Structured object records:
········
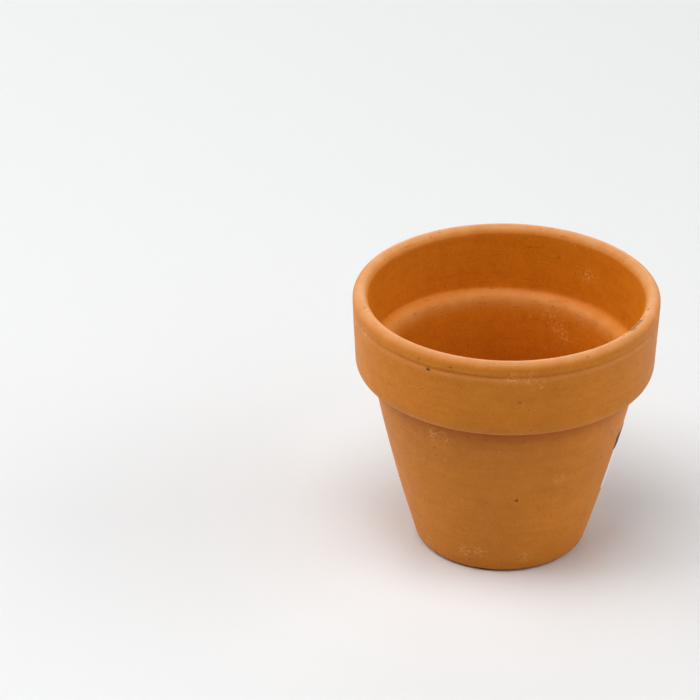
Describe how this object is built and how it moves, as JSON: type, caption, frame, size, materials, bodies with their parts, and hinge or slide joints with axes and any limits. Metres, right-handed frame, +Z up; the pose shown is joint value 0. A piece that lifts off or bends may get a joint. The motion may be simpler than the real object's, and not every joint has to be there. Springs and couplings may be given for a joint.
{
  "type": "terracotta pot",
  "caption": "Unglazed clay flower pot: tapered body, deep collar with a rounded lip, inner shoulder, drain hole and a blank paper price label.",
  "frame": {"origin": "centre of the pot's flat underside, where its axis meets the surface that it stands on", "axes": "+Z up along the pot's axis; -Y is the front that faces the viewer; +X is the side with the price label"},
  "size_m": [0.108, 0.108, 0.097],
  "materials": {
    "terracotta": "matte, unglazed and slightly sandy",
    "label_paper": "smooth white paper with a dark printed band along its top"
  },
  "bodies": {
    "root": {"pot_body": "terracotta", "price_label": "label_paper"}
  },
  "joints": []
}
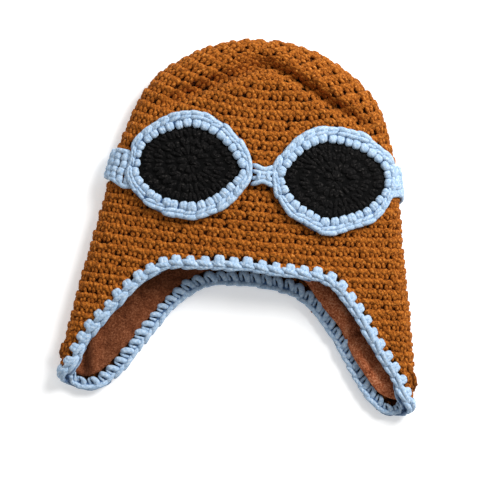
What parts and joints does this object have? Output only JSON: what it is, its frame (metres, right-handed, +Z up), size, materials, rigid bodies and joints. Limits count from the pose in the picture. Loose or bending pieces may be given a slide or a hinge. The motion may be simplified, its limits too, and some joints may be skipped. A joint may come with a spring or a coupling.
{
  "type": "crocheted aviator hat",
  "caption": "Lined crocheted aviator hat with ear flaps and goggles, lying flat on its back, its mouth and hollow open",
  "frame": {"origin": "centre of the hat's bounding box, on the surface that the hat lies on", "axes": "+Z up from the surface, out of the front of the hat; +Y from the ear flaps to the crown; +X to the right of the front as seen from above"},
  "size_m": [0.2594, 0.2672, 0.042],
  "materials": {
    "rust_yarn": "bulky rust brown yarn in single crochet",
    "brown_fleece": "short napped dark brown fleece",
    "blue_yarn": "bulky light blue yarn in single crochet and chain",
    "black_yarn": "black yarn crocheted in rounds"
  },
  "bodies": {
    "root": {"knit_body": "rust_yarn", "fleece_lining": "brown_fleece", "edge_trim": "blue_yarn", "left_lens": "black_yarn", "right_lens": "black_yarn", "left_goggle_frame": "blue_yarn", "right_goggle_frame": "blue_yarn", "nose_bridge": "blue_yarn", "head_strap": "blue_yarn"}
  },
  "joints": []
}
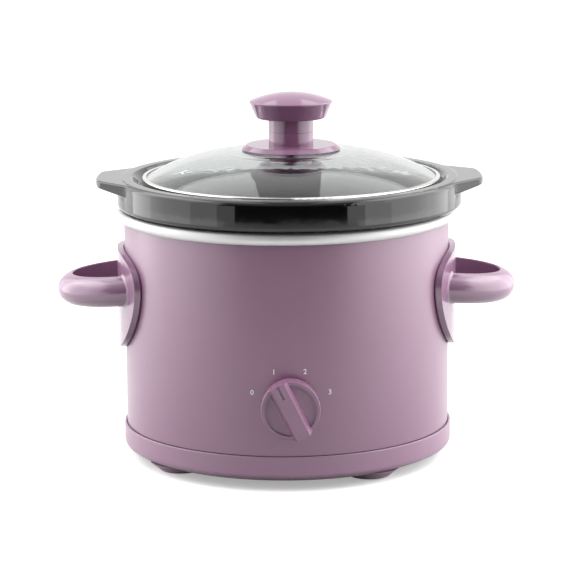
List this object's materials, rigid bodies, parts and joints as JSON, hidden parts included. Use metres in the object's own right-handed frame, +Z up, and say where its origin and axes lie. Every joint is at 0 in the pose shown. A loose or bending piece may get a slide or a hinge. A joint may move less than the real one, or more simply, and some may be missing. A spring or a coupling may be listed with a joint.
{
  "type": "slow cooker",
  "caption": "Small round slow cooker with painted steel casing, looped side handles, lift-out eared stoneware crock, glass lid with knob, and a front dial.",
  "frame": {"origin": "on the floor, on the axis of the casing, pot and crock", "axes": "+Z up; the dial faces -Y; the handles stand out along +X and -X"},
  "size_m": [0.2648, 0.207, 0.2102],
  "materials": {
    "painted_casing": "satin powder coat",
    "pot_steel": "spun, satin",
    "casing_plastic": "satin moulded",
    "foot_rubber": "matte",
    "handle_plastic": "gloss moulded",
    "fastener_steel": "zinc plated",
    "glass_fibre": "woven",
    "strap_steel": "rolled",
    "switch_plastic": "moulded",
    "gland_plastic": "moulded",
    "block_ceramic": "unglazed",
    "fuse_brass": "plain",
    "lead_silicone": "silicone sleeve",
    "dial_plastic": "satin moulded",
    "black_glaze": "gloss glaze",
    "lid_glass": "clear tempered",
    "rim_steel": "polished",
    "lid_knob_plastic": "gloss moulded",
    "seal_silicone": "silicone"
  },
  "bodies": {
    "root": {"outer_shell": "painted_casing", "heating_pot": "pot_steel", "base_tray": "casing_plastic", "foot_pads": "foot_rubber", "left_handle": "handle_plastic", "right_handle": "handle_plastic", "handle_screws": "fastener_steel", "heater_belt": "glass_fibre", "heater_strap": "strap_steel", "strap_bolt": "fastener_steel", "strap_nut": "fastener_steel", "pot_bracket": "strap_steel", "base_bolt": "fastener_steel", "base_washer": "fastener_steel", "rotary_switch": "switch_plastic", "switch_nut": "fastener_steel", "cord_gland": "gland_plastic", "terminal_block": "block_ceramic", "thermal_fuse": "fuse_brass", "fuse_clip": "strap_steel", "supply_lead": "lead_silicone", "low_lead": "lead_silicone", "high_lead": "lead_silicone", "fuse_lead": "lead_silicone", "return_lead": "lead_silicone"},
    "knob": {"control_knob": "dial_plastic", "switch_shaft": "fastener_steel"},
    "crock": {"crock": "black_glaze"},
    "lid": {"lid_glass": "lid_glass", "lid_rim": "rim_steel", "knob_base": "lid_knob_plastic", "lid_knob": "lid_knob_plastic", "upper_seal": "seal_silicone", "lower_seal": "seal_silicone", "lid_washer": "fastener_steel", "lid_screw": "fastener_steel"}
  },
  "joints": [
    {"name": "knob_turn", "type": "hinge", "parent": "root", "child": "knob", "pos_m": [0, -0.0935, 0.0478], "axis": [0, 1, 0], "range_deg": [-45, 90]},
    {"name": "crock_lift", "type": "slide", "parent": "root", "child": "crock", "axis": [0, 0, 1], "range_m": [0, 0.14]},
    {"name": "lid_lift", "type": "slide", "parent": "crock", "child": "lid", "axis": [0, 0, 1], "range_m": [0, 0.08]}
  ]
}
········
▶ [What you should do] Lines that include the word "bending" — how many are there in the data? Answer with the number alone.

▶ [Solution for this problem] 2